I could furnish a thousand examples but here is one I just saw last week. In the April 2015 edition of the Baptist Bible Tribune is an article titled 'Top 10 things churches just won't give up.' Number one is 'Worship and music style. Even though God loves all kinds of worship, this isn't so for many congregants, many of whom leave churches solely because of the style of worship during service.' The scriptural illiteracy of that sentence is staggering. It is wrong about the church service. It is wrong about music. It is wrong about God. It is wrong about worship. But you get my point don't you? Clearly, the Baptist Bible Tribune believes that church music is worship.
          Such churches, desperate to find a way to produce a better worship service, eventually run hither and yon after whatever the most recent trendy, relevance embracing, worship guru tells them will work. To such people a church that has bad corporate singing is bad at worship. Ergo, we must change the music in order to make the worship good. 
Again, I could furnish you with thousands of examples but let me give you just one more that came across my desk in the last week. In a blog article entitled 'Three Actual Reasons Why Millennials Are Leaving The IFB Church' by Eric Skwarczynski and dated 4/14/15 we find the following statement:

...here are three ACTUAL reasons why I believe millennials are leaving the IFB church. I. Apathetic Worship. Notice I didn’t say old-fashioned, or out of date, or traditional to describe the style of worship. It’s not the style which really irks me, or most others I’ve talked to. It is an apathetic, dead, careless, unenthusiastic style of “worship” (if it can even be called worship) which is very frustrating. The style of music is much less important to me than the spirit of worship. I have been to über traditional IFB churches where the singing is just saturated with a love for God and a heart of worship. Likewise, I have been to hip, trendy neo-IFB churches where they have a guitar and a set of drums, playing the latest Hillsong track, and the spirit of worship is for all intents and purposes, non-existent.

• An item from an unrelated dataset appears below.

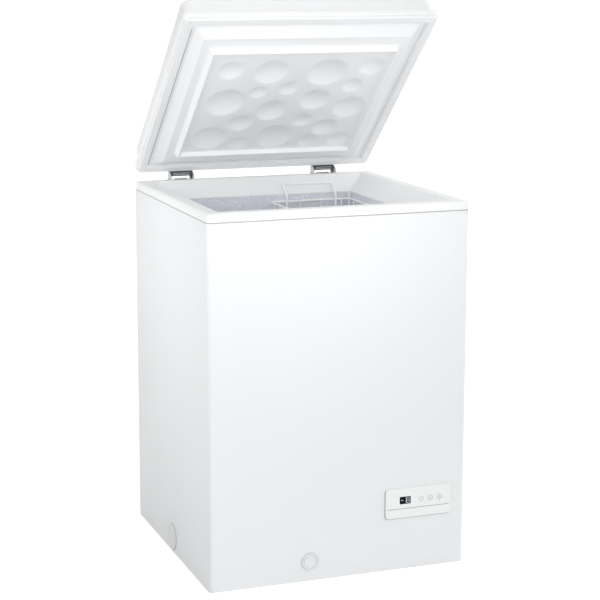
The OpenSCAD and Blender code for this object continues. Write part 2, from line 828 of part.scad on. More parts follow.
module control_bezel() {
    back = -half_d + box_d;
    color([0.92, 0.92, 0.93]) {
        difference() {
            union() {
                upright([bezel_w, bezel_h], 7, bezel_x, bezel_z, plate_y, -half_d);
                upright([box_w - 2 * set_gap, box_h - 2 * set_gap], 3, bezel_x, bezel_z,
                    -half_d, back);
            }
            upright([box_w - 4, box_h - 4], 2, bezel_x, bezel_z, -half_d, back + 1);
            upright([window_w, window_h] + 2 * [set_gap, set_gap], 1, window_x, row_z,
                plate_y - 1, -half_d + 1);
            for (x = key_x) rod_y(plate_y - 1, -half_d + 1, x, row_z, key_r + key_gap);
            block(bezel_x - bezel_w / 2 + 4, bezel_x + bezel_w / 2 - 4, plate_y - 1,
                plate_y + 0.4, strip_z - 0.4, strip_z + 0.4);
        }
        for (x = [-1, 1], z = [-1, 1])
            rod_y(-half_d, board_y, bezel_x + x * (box_w / 2 - 8), bezel_z + z * (box_h / 2 - 7),
                3);
    }
}

module control_board() {
    back = board_y + board_t;
    color([0.1, 0.4, 0.2]) {
        upright([box_w - 6, box_h - 6], 2, bezel_x, bezel_z, board_y, back);
        block(bezel_x + 20, bezel_x + 46, back, back + 9, bezel_z - 16, bezel_z + 2);
        block(bezel_x - 50, bezel_x - 30, back, back + 7, bezel_z - 12, bezel_z + 8);
        rod_y(back, back + 9, bezel_x - 12, bezel_z - 10, 4);
    }
}

module key_switches() {
    color([0.15, 0.15, 0.16]) for (x = key_x) {
        block(x - 3, x + 3, board_y - 2.6, board_y, row_z - 3, row_z + 3);
        rod_y(key_back + key_travel + 0.05, board_y - 2, x, row_z, 1.7);
    }
}

module display_window() {
    color([0.03, 0.03, 0.04]) upright([window_w, window_h], 0.8, window_x, row_z,
        plate_y + 0.6, board_y);
}

// Seven-bar figures: bars named a to g as on a clock, by their place
module figure(bars, x) {
    w = 4.4;
    h = 8.4;
    t = 1;
    places = [[0, h / 2, w, t], [w / 2, h / 4, t, h / 2], [w / 2, -h / 4, t, h / 2],
        [0, -h / 2, w, t], [-w / 2, -h / 4, t, h / 2], [-w / 2, h / 4, t, h / 2], [0, 0, w, t]];
    for (b = bars) {
        p = places[b];
        upright([p[2], p[3]], 0.3, x + p[0], row_z + p[1], plate_y + 0.4, plate_y + 0.6);
    }
}

module display_digits() {
    color([0.9, 0.95, 1]) {
        figure([6], window_x - 7.5);
        figure([1, 2], window_x - 1.5);
        figure([0, 1, 2, 3, 4, 5, 6], window_x + 6.5);
    }
}

module temperature_sensor() {
    color([0.7, 0.7, 0.72])
        rod_y(-60, 0, liner_w / 2 + liner_t + evap_r + set_gap / 2,
            evap_z + evap_pitch / 2, evap_r);
}

module side_cap() {
    color([0.93, 0.93, 0.94]) {
        rod_x(-half_w - 2.5, -half_w, 0, side_cap_z, side_cap_r);
        rod_x(-half_w, -half_w + snap_l, 0, side_cap_z, snap_r);
    }
}

// Drain

module drain_tube() {
    top = liner_floor - liner_t;
    color([0.9, 0.9, 0.9]) difference() {
        union() {
            rod_z(drain_z, top, drain_x, drain_y, outlet_r);
            rod_y(-half_d, drain_y, drain_x, drain_z, outlet_r);
            translate([drain_x, drain_y, drain_z]) sphere(outlet_r);
        }
        rod_z(drain_z, top + 1, drain_x, drain_y, drain_r);
        rod_y(-half_d - 1, drain_y, drain_x, drain_z, drain_r);
        translate([drain_x, drain_y, drain_z]) sphere(drain_r);
    }
}

module drain_cap() {
    face = -half_d - rest_gap;
    color([0.93, 0.93, 0.94]) {
        rod_y(face - 4, face, drain_x, drain_z, cap_r);
        rod_y(face - 1, face + 12, drain_x, drain_z, drain_r - rest_gap);
    }
}

module drain_plug() {
    low = liner_floor + rest_gap;
    color([0.85, 0.86, 0.87]) {
        rod_z(low, low + 4, drain_x, drain_y, drain_r + 5);
        rod_z(low - 10, low + 1, drain_x, drain_y, drain_r - rest_gap);
        block(drain_x - 8, drain_x + 8, drain_y - 1.5, drain_y + 1.5, low + 3, low + 12);
    }
}

// Hinges

module hinge_bases() {
    color([0.7, 0.71, 0.72]) difference() {
        both_hinges() {
            block(-channel_w / 2 - base_lap, channel_w / 2 + base_lap, half_d,
                half_d + plate_t, base_z[0], base_z[1]);
            for (s = [-1, 1]) intersection() {
                translate([s * (channel_w / 2 + plate_t / 2), 0, 0]) union() {
                    block(-plate_t / 2, plate_t / 2, half_d, hinge_y + channel_back, base_z[0],
                        hinge_z);
                    rod_x(-plate_t / 2, plate_t / 2, hinge_y, hinge_z, ear_r);
                }
                block(-channel_w, channel_w, half_d + 0.5, hinge_y + channel_back, base_z[0],
                    hinge_z + ear_r);
            }
            block(-channel_w / 2 - plate_t / 2, channel_w / 2 + plate_t / 2,
                hinge_y + channel_back - plate_t, hinge_y + channel_back, base_z[0], bridge_z);
        }
        both_hinges() rod_x(-channel_w, channel_w, hinge_y, hinge_z, pin_r + pin_clear);
        base_holes(screw_r, half_d - 1, half_d + 5);
    }
}

module hinge_pins() {
    half = channel_w / 2 + plate_t;
    color([0.75, 0.75, 0.77]) both_hinges() {
        rod_x(-half - 1, half + 1.5, hinge_y, hinge_z, pin_r);
        rod_x(-half - 3, -half - set_gap, hinge_y, hinge_z, pin_r + 2);
    }
}

module hinge_springs() {
    ring_r = pin_r + spring_wire + spring_gap;
    color([0.35, 0.36, 0.38]) both_hinges() {
        for (i = [0 : spring_turns - 1])
            translate([(i - (spring_turns - 1) / 2) * spring_pitch, hinge_y, hinge_z])
                rotate([0, 90, 0]) rotate_extrude()
                    translate([ring_r, 0]) circle(spring_wire, $fn = 24);
        rod_z(hinge_z - spring_leg, hinge_z - ring_r / 2, 0,
            hinge_y + channel_back - plate_t - spring_wire, spring_wire);
    }
}

module hinge_screws() {
    color([0.6, 0.6, 0.62]) {
        base_holes(screw_r - screw_gap, half_d - screw_l, half_d + plate_t);
        base_holes(head_r, half_d + plate_t, half_d + plate_t + head_h);
    }
}

module hinge_arms() {
    ramp = [[lid_back, frame_z], [hinge_y - arm_drop[0], hinge_z + arm_drop[1]]];
    side = [[lid_back, frame_top], ramp[0], ramp[1], [hinge_y, hinge_z],
        [hinge_y + eye_r - 1, hinge_z], [hinge_y - 6, frame_top]];
    web = [ramp[0], ramp[1], ramp[1] + [plate_t, plate_t], ramp[0] + [plate_t, plate_t]];
    color([0.3, 0.31, 0.33]) opened() difference() {
        both_hinges() {
            for (x = [-arm_half, arm_half - plate_t])
                translate([x, 0, 0]) rotate([90, 0, 90]) linear_extrude(plate_t) {
                    polygon(side);
                    translate([hinge_y, hinge_z]) circle(eye_r);
                }
            translate([-arm_half, 0, 0]) rotate([90, 0, 90]) linear_extrude(2 * arm_half)
                polygon(web);
            block(-arm_half, arm_half, lid_back, lid_back + plate_t, frame_z, frame_top);
        }
        both_hinges() rod_x(-channel_w, channel_w, hinge_y, hinge_z, pin_r + pin_clear);
        arm_holes(screw_r, lid_back - 1, lid_back + 5);
    }
}

module arm_holes(r, y0, y1) {
    both_hinges() for (x = [-1, 1])
        rod_y(y0, y1, x * leaf_screw_x, (frame_z + frame_top) / 2, r);
}

module arm_screws() {
    color([0.6, 0.6, 0.62]) opened() {
        arm_holes(screw_r - screw_gap, lid_back - screw_l - 2, lid_back + plate_t);
        arm_holes(head_r, lid_back + plate_t, lid_back + plate_t + head_h - 0.2);
    }
}

// Lid, drawn closed

module lid_shell() {
    color([0.96, 0.96, 0.96]) opened() difference() {
        slab([shell_w, shell_d], frame_top, lid_top, shell_r);
        slab([shell_w, shell_d] - 2 * [skin_t, skin_t], frame_top - 1, lid_top - skin_t,
            shell_r - skin_t);
    }
}

module lid_frame() {
    color([0.93, 0.93, 0.94]) opened() difference() {
        slab([lid_w, lid_d], frame_z, frame_top, frame_r);
        slab(frame_in, frame_z - 1, frame_top + 1, 4);
        arm_holes(screw_r, lid_back - screw_l - 4, lid_back + 1);
    }
}

module lid_foam() {
    color([0.93, 0.88, 0.7]) opened() difference() {
        union() {
            slab([shell_w, shell_d] - 2 * [skin_t, skin_t], frame_top, lid_top - skin_t,
                shell_r - skin_t);
            slab(frame_in - 2 * [set_gap, set_gap], frame_z + panel_t, frame_top + 1, 4);
            funnel(plug_b - 2 * wall, z_1 + panel_t, plug_a - 2 * wall,
                frame_z + panel_t + 1);
        }
        slab(field_a + 2 * wall, z_1 - 1, z_field + panel_t + 9, 2);
    }
}

module dimple_caps(grow) {
    for (d = dimples) {
        deep = d[2] * dimple_share;
        r = (d[2] * d[2] / 4 + deep * deep) / (2 * deep);
        intersection() {
            translate([d[0], d[1], z_field + deep - r]) sphere(r + grow, $fn = 96);
            translate([d[0], d[1], z_field - 0.5])
                cylinder(h = deep + grow + 1, r = d[2] / 2 + grow + 2);
        }
    }
}

module lid_panel() {
    over = 1;                    // the cuts run on this far
    lean = [field_run_x, field_run_y] * over / (level_2 - field_depth);
    color([0.9, 0.91, 0.92]) opened() difference() {
        union() {
            slab(panel_rim, frame_z, frame_z + panel_t, 3.8);
            difference() {
                union() {
                    funnel(plug_b, z_1, plug_a, frame_z + thin);
                    funnel(plug_d, z_2, plug_c, z_1 + thin);
                }
                difference() {
                    union() {
                        funnel(plug_b - 2 * wall, z_1 + panel_t, plug_a - 2 * wall,
                            frame_z + panel_t);
                        funnel(plug_d - 2 * wall, z_2 + panel_t, plug_c - 2 * wall,
                            z_1 + panel_t + thin);
                    }
                    funnel(field_a + 2 * wall, z_2, field_b + 2 * wall, z_field + panel_t);
                }
            }
            dimple_caps(panel_t);
        }
        slab(plug_a - 2 * wall, frame_z - thin, frame_z + panel_t + 1, 0.5);
        funnel(field_a + 2 * lean, z_2 - over, field_b, z_field);
        dimple_caps(0);
    }
}

module lid_gasket() {
    outer = [lid_w, lid_d] - 2 * [gasket_inset, gasket_inset];
    inner = frame_in + [3, 3];
    color([0.86, 0.87, 0.88]) opened() difference() {
        slab(outer, top_z + gasket_gap, frame_z, frame_r - gasket_inset);
        slab(inner, top_z, frame_z + 1, 4);
    }
}

// Basket

module basket_frame() {
    low = rim_z - basket_h;
    color([0.97, 0.97, 0.98]) translate([basket_x, 0, 0]) {
        turn(basket_w, basket_l, rim_z, rim_r, 8);
        turn(basket_w, basket_l, rim_z - ring_drop, wire_r, 8);
        turn(basket_w, basket_l, low, rim_r, 8);
        for (y = rows(basket_l)) u_wire([basket_w / 2, 0, 0], [0, y, 0], low);
        for (x = rows(basket_w)) u_wire([0, basket_l / 2, 0], [x, 0, 0], low);
        for (y = [-1, 1])
            rod_z(low, rim_z + post_rise, basket_w / 2 - 2.4, y * (basket_l / 2 - 2.4), rim_r);
    }
}

// Places of evenly spaced wires along a side, centred on it
function rows(length) =
    let (n = floor((length - 16) / wire_pitch) + 1)
    [for (i = [0 : n - 1]) (i - (n - 1) / 2) * wire_pitch];

module u_wire(side, place, low) {
    down = [0, 0, low];
    up = [0, 0, rim_z];
    wire([place - side + up, place - side + down, place + side + down, place + side + up],
        wire_r);
}

module basket_hangers() {
    half = hanger_w / 2;
    knee = mouth_z - 3;
    color([0.97, 0.97, 0.98]) for (s = [-1, 1])
        translate([basket_x, 0, 0]) wire([
            [-half, s * leg_y, rim_z - ring_drop], [-half, s * leg_y, knee],
            [-half, s * bar_y, bar_z], [half, s * bar_y, bar_z],
            [half, s * leg_y, knee], [half, s * leg_y, rim_z - ring_drop]], rim_r);
}

// Keys

module key(i) {
    rod_y(plate_y - 0.4, -half_d + 1, key_x[i], row_z, key_r);
    rod_y(-half_d + set_gap, key_back, key_x[i], row_z, flange_r);
}

module key_minus() {
    color([0.9, 0.9, 0.91]) key(0);
}

module key_plus() {
    color([0.9, 0.9, 0.91]) key(1);
}

module key_mode() {
    color([0.9, 0.9, 0.91]) key(2);
}

cabinet_shell();
back_panel();
base_pan();
top_collar();
inner_liner();
foam_insulation();
bay_partition();
evaporator_coil();
condenser_coil();
compressor_can();
compressor_motor();
compressor_feet();
compressor_grommets();
compressor_studs();
relay_cover();
suction_line();
discharge_line();
filter_drier();
capillary_tube();
rear_grille();
grille_screws();
side_vent();
cord_gland();
bay_wiring();
control_bezel();
control_board();
key_switches();
display_window();
display_digits();
temperature_sensor();
side_cap();
drain_tube();
hinge_bases();
hinge_pins();
hinge_springs();
hinge_screws();
lid_shell();
lid_frame();
lid_foam();
lid_panel();
lid_gasket();
hinge_arms();
arm_screws();
basket_frame();
basket_hangers();
key_minus();
key_plus();
key_mode();
drain_cap();
drain_plug();
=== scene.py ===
import json
import math
import bmesh
import bpy
from mathutils import Matrix, Vector


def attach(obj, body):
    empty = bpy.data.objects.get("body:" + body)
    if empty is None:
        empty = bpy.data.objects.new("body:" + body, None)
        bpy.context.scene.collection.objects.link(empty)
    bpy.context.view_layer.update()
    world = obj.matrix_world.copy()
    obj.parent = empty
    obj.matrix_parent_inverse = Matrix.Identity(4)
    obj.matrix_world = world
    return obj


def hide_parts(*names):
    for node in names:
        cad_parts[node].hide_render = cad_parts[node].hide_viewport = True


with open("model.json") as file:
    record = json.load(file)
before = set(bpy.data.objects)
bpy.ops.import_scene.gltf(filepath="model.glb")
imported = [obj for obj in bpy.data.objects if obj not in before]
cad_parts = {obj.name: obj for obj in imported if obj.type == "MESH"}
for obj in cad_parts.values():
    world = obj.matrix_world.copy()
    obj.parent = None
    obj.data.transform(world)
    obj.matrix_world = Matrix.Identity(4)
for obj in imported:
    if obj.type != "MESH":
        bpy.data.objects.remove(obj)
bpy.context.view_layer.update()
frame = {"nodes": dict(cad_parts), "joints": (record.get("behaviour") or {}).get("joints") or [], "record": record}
nodes = frame["nodes"]
print("Frame loaded:", len(nodes), "CAD nodes")

# The lid's pieces are modelled closed, then swung open about the hinge.
hinge = next(j for j in frame["joints"] if j["name"] == "lid_hinge")
hingeAt = Vector(hinge["pos_m"])
lidOpen = math.radians(-hinge["range_deg"][0])
swing = (Matrix.Translation(hingeAt) @ Matrix.Rotation(-lidOpen, 4, "X")
         @ Matrix.Translation(-hingeAt))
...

          Eric isn't alone. Obviously thousands of churches and thousands of pastors think that they have to do something to make their music better or else the worship stinks. They completely fail to grasp that music is not worship. So they pull back on the downer confrontation inherent in preaching and ramp up the use of upbeat music.
          This failure leads to a second, even worse, problem. When you mistakenly aim your church service at worship you run the risk of teaching people to associate an emotional response to music with actual worship. The Bible teaches that corporate music in the New Testament church is designed for edification not worship.  But when I think the purpose is worship and the music is powerful I create in people the idea that because they felt something they worshipped. That is absolute nonsense yet it is the firmly held felt belief of millions of American Christians.

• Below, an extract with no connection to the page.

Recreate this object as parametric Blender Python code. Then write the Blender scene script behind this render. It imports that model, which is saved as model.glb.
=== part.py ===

          If you want to seriously study music you must begin by defining it. Among the dozens of definitions I have encountered the single best one is this: music is an emotional language. Music is the way feelings sound. By definition then hearing and singing music done well almost always produces an emotional reaction. In a church setting this means that I do not have to actually be close to God in order to feel close to God; I just have to hear or sing about being close to God and – voila – I feel like I am. Worship is my response when I meet with God. Yet millions of Americans think they worshipped Him at church this past Sunday because they felt something during the music when in fact there are entire aspects of their lives that are in open rebellion to Him. This may be an extreme example but I have known adulterers to feel very moved by a church 'worship' service. They felt close to the Lord because the music moved them. The truth is they did not meet with God at all.
          It is spiritually disingenuous, intellectually dishonest, biblically illiterate, and developmentally damaging to teach God's people – by statement, experience, example, or implication – that they met with God in worship because the music at church emotionally moved them.

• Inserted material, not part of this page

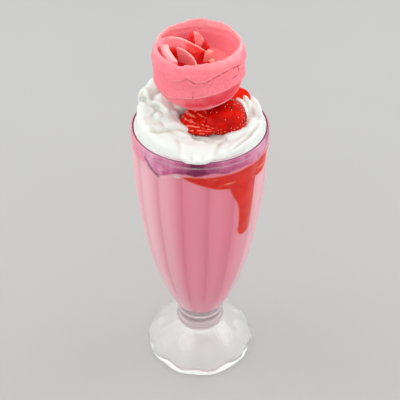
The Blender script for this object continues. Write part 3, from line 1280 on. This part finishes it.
def addFloor():
    clearSelection()
    bpy.ops.mesh.primitive_plane_add(size=studio["floorSize"], location=(0, 0, studio["floorLevel"]))
    floor = bpy.context.object
    floor.name = "studio_floor"
    placeInMesh(floor)
    material = newFinish("paleFloor", Roughness=0.7)
    darker = [c * 0.95 for c in studio["floorColour"]]
    shown = mixed(material, cloudy(material, 120), darker, studio["floorColour"])
    toShader(material, "Base Color", shown)
    floor.data.materials.append(material)


def addLamps():
    world = bpy.data.worlds.new("softStudio")
    bpy.context.scene.world = world
    world.use_nodes = True
    background = world.node_tree.nodes["Background"]
    background.inputs["Color"].default_value = (*studio["worldColour"], 1.0)
    direction = addNode(world, "ShaderNodeTexCoord").outputs["Generated"]
    axes = addNode(world, "ShaderNodeSeparateXYZ", {"Vector": direction}).outputs
    depth = rangeOf(world, axes["Y"], -1.0, 0.3, *studio["worldDepth"])
    aside = mathOf(world, "ABSOLUTE", axes["X"], 0.0)
    depth = mathOf(world, "ADD", depth, rangeOf(world, aside, 0.2, 0.9, 0.0, studio["worldSides"]))
    height = rangeOf(world, axes["Z"], 0.1, 0.9, *studio["worldHeight"])
    strength = mathOf(world, "MULTIPLY", depth, height)
    world.node_tree.links.new(strength, background.inputs["Strength"])
    for name, (place, size, power) in studio["lamps"].items():
        clearSelection()
        bpy.ops.object.light_add(type="AREA", location=place)
        lamp = bpy.context.object
        lamp.name = "lamp_" + name
        lamp.data.shape = "DISK"
        lamp.data.size = size
        lamp.data.energy = power
        towards = Vector(studio["aim"]) - Vector(place)
        lamp.rotation_euler = towards.to_track_quat("-Z", "Y").to_euler()


def addCamera():
    clearSelection()
    tilt = (math.radians(studio["cameraTilt"]), 0, 0)
    bpy.ops.object.camera_add(location=studio["cameraPlace"], rotation=tilt)
    camera = bpy.context.object
    camera.data.sensor_width = 36.0
    camera.data.lens = studio["lens"]
    camera.data.clip_start = 0.01
    bpy.context.scene.camera = camera
    bpy.context.scene.view_settings.view_transform = "Standard"


addFloor()
addLamps()
addCamera()
report("studio ready")
makeGlass()
report("glass turned and fluted")
makeDrink()
makeSauce()
report("drink and sauce poured")
makeScoop()
report("ice cream rolled")
makeCream()
report("cream piped")
makePool()
makeChunks(cutFruitFinish())
makeBerries()
report("fruit laid on")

          I'm not afraid of emotion. I'm not afraid of emotion in a church service. I'm not afraid of emotion in a church service during corporate singing. It is not unusual at all for me to kneel in my seat and weep while my choir is singing of a Sunday morning. But if my heart is not right with the Lord and my spirit and soul are not humbled before His glory in actuality on a daily basis all the musically induced emotion in the world won't plop me down in God's presence. The average 'worship pastor' in America thinks his job is to usher people into the presence of God. He thinks the way to do that is with mood lighting, a good audio system, and a well-rehearsed band leading the people in a repetitive chorus. He is dead wrong. Such churches, pastors, and people are not worshipping God. They are worshipping their emotions.
          Even this, as grievously errant as it is, is not the worst problem. No, the worst problem produced by wrongly aiming your church service at worship is this: you limit worship. In the minds of your congregation they realistically think they have to show up at church to worship God. You may deny this with your words but everything you do and say in relation to the service preaches otherwise. In practice, your church has walked backward into the Old Testament. I go to church to worship God. I know I did because I felt something during the music. I do that once a week.
          Beloved, this is where it becomes heartbreaking to me. My God is so great and so lovely and so wonderful that He deserves to be worshipped by us constantly. Yet in practice we have trained our churches to worship Him at church during the music and that's all. Meanwhile, for the other 167 hours of the week God looks down at His people and misses their worship.
          Silly people, unreasonable people will take my blog series about worship and interpret it as an attack on worship. They could not possibly be more wrong. If the truth were known you would discover that the majority of my prayer time is nothing more than worship. God and I get alone somewhere – my church auditorium on a Monday morning, a country road on a Friday afternoon, a walk around the block on a Saturday night – and I meet with God. In humility I come to Him esteeming myself to be as nothing in His sight. I yield to Him the pre-eminence. I thank Him for His benevolences to me. I praise Him for His attributes, with His names, about His Word, and through the Scriptures. I see Him high and holy and lifted up. My heart overflows with wonder, joy, awe, delight, and love. He is great. I am insignificant. I meet with Him and I worship.
      Some will read this and say I am bragging. I do not mean to do so at all. Others will read this and say, 'Yes, but that is exactly how I feel while I sing in church on a Sunday morning!' Great. I have no problem with that – if you are actually yielded to the Lord, if it is not simply a response to the music, and if you constantly cultivate the same worship in private on a regular basis apart from any music whatsoever. I am not against worship in a church service. After all, God is there. I am emphatically against aiming a church service at worship, equating that worship with music, and giving God's people the false security that they have worshipped God when in fact they did nothing of the sort. And I am absolutely, positively, entirely against limiting worship to a church service. It is a disgrace to the grace, love, mercy, justice, holiness, faithfulness, wisdom, longsuffering, understanding, care, wrath, and infinity of an eternal God.
          Let us worship Him, beloved. Oh let us worship Him. According to the Scriptures.